For a deeper dive into the wash sale rule, including examples of what does and does not constitute a substantially identical security, see our guide on tax-loss harvesting for US investors.
How TrackMyShares helps
TrackMyShares provides several features designed to help you manage the short-term vs long-term distinction effectively.
Automatic holding period classification
Every sale recorded in TrackMyShares is automatically classified as short-term or long-term based on the purchase date and sale date of the specific lots being sold.

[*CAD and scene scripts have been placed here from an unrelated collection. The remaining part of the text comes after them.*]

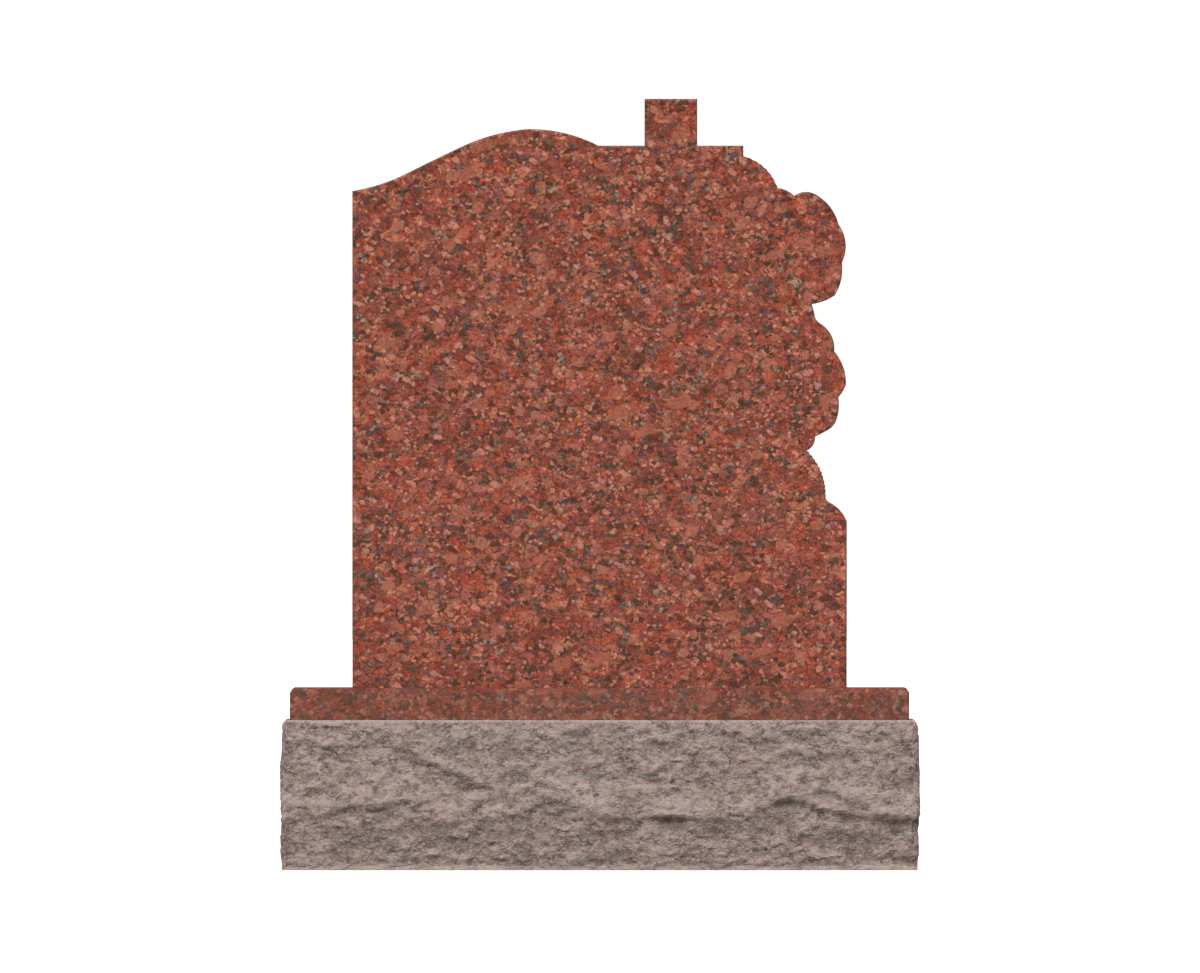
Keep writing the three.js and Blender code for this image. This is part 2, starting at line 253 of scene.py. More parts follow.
@dataclass(frozen=True)
class RedGranite:
    """A coarse red granite: feldspar of several reds, dark mica gathered in chains, some quartz.

    Sizes are in millimetres, shares are parts of one. A mark is a colour and how much it covers,
    and a range says between which values of a cloud something comes in. Each bend is the size of
    the cloud that bends the crystals and how far it reaches.
    """

    lie: tuple[float, float, float] = (0.93, 1.0, 1.08)
    bends: tuple[tuple[float, float], ...] = ((12.0, 6.8), (4.0, 2.8))
    feldspar_size: float = 13.0
    small_feldspar_size: float = 8.2
    small_feldspar_tones: tuple[float, float] = (0.8, 1.24)
    mica_size: float = 6.4
    mica_cluster: float = 17.0
    mica_range: tuple[float, float] = (0.38, 0.64)
    mica_rarity: tuple[float, float] = (0.98, 0.5)
    mica_share: float = 0.87
    seam: Mark = (colour(74, 46, 28), 0.8)
    seam_width: float = 0.12
    seam_cluster: float = 11.0
    seam_range: tuple[float, float] = (0.36, 0.56)
    speck_size: float = 3.8
    speck_range: tuple[float, float] = (0.26, 0.74)
    speck_tones: tuple[float, float] = (0.66, 1.44)
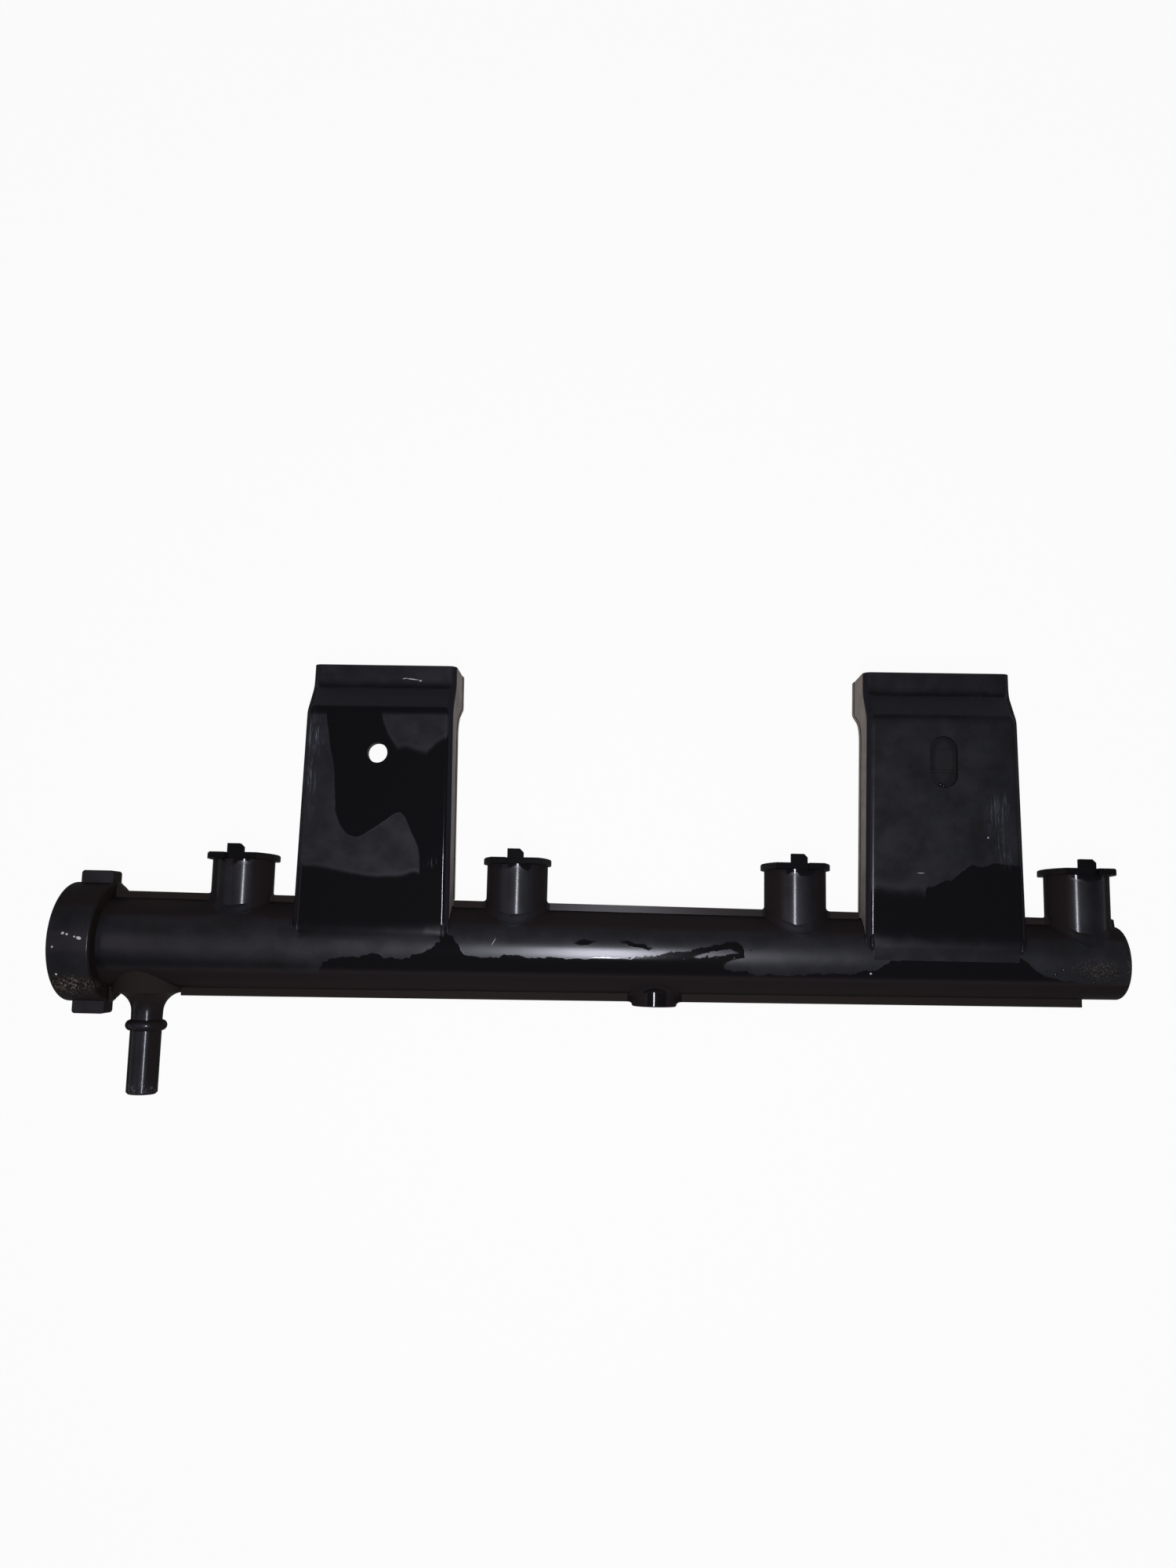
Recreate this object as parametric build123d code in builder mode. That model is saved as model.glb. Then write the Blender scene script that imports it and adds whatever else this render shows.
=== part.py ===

You do not need to calculate holding periods manually.
Short-term and long-term split in tax reports
The US capital gains tax report breaks down your realized gains and losses by holding period. You can see at a glance how much of your gain is short-term versus long-term, and calculate your estimated tax liability for each category.
Lot-level analysis
For every holding, you can view each individual tax lot with its purchase date, cost basis, current unrealized gain or loss, and holding period classification. This makes it easy to evaluate which lots to sell when you want to control the tax outcome.
Before selling, you can review your lots to see which ones have crossed the one-year threshold and which are still short-term. If selling specific lots would result in long-term treatment, you can make that choice before placing the trade with your broker.
Tax-loss harvesting tool
The tax-loss harvesting tool identifies positions with unrealized losses that could offset your realized gains. It shows your current short-term and long-term gains, available harvestable losses, and estimated tax savings based on your marginal rate.
Prices updated throughout the day
Stock prices in TrackMyShares are updated throughout the day, so your unrealized gain and loss figures reflect current market conditions. This helps you make informed decisions about whether to sell now or wait.
The short-term vs long-term distinction is one of the simplest tax rules to understand but one of the most impactful. With potential tax savings of 9 to 20 percentage points on your gains, the holding period deserves consideration in every sell decision you make.